00000000 00000000 00000001 00101101
and convert to hexadecimal. This is done by mapping 4 bits to 0 - F:
00 00 01 2D
and lets look what was displayed in the memory view:
Well this does not look the same but the individual numbers do.
This is caused by something called endianness. Endianness is the order of bytes or bits within a number representation. When doing operations by hand like we did the conversion, it is usually done using big endian ordering. x86 compatible machines use little endian. The order is reversed. When looking at bytes it is bytewise reversed.
00 00 01 2D --> 2D 01 00 00
A look at our pointer:
Lets have a look at the row above the address of **number**. In the Picture its address 0x00AFF9A1. Its all CCs except something in the middle. B4 F9 AF 00. This is actually the value of our pointer to **number**. Keep in mind this is little endian representation. 00 AF F9 B4 (keep in mind you may have different addresses). Looks familiar right? Its the address of **number**. But whats the address of the pointer? Well we can simply count beginning from 0x00AFF9A1 until B4 --> its 8 bytes. The first CC is the address 0x00AFF9A1. This means the pointer has the address 0x00AFF9A8. Lets check by adding &ptr.One more thing:
So far we looked at the stack. But we can also have a look at the instructions. For this right click the code view and click on go to disassembly. Lets look at the number = 301; line below the line the diassembled code is shown.The marked address is the address with instructions for this assignment. You can look it up in the memory view. What you see is the bytecode of this line. You can also show the bytecode by right clicking in the code view and select show code bytes.
Notice the 2D 01 which is the number 301 in hexadecimal. To actually interpret the bytecode you have to look up the CPUs intrusction manual.
With this information we can do one more thing to get a bit more familiar with bytes and memory.
Consider the following program:
If you run this without debugging then 301 will be printed.
Lets try to skip the number = 301; assignment
Add some code to the bufferOverflow function.
What we need to do is to modify the return address of this function in such a way that it will not return at line 15 but skip that.
To do this we initialise an int array one element big (32 bits == 4 bytes) with 0. Actually its not important to initialise it with 0s but its easier to read the memory.
Then in line 6 we declare an int pointer pointing to the beginning of the array (first element). Now what we have to do is to offset the pointer to point to the return address of the function in memory.
The return address is located at ebp (base pointer) + 4 bytes in x86 systems.
I make some additional breakpoints to follow the execution a bit easier and start debugging.
Insert the address of buf into the memory view. Keep in mind addresses may be different.
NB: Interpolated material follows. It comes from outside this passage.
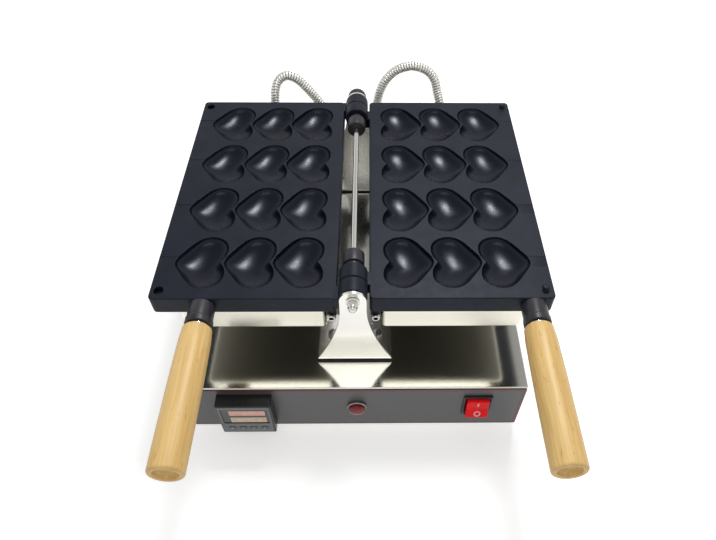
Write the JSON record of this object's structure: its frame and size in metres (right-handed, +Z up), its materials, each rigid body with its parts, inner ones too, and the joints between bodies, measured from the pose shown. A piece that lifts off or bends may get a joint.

Its cccccccc which means its uninitialized. By pressing F10 you can notice how the array is initialized to 0es.
Instead you can also click on continue and get immeadiately to the next (2nd) breakpoint at the end of the function.
Like I already said the return address is located at ebp + 4.
We can look up the base pointer by simply inserting ebp into memory view.
Moving 4 bytes forward the return address contains 0xa4192100 or 0x002119A4 in big endian. This means when the function returns the program resumes at address 0x002119A4. We can double check this by looking at the first instruction address of line 15. Which is the next line after the function call.
So far, so good. We can also see that we have to jump to 0x002119AB in order to skip the assignment.
So what we still have to do is to move the pointer to ebp + 4 and change the return address.
Now what does the iptr += 4; do?
This moves the pointer
4 * sizeof(int)
= 4 * 4 bytes forward which is 16 bytes in total.
If this would be a char pointer this would move it 4 * 1 bytes in total.
iptr += 2 would have moved the pointer 2 * 4 bytes forward.
I decided to use an int pointer because the return address in x86 systems is 4 bytes long so we do not have to do some casting operations when dereferencing the pointer which would make the code a bit more complex.
Looking at our locals we can see that iptr points to address 0x008ffb6c after reaching the 2nd break point at the end of the function. The content is 0x002119a4.
This is exactly ebp+4. The value of ebp is marked in green. The memory also illustrates that if the pointer is pointing at buf (0x008FFB5C) we have to move it 16 bytes forward in order to point to the return address. Im not quite sure what the 8 bytes between the end of buf and ebp are. Maybe this has to do with alignment.
The only thing left is to change the 4byte return address. This can be done by dereferencing the pointer and assigning a new value.
However this most likely will not work. Because every time you restart the program the addresses may change. We can do better. Instead of assigning a fixed address we can calculate the offset of the instruction addresses of number = 301 and the cout instruction and add this offset to the return address. We already know the needed addresses. If you like you can add a watch to compute the result.
0x002119AB - 0x002119A4 = 0x00000007
This means we have to add 7 to the return address.
Start debugging, look for ebp in the memory view and click continue and notice how the return address changed (red highlight).
Click continue again and look at the console windows output. Its 29.
Actually this is not an buffer overflow because a pointer was moved and dereferenced to change memory. But instead you could also ask the user for input and copy this into a buffer without doing any security checks. If the buffer is too small it will overflow and if done right the input is big enough to offset till the return address and overwrite it.
I hope that these things helped to understand memory and how bytes are represented and related to it a bit better.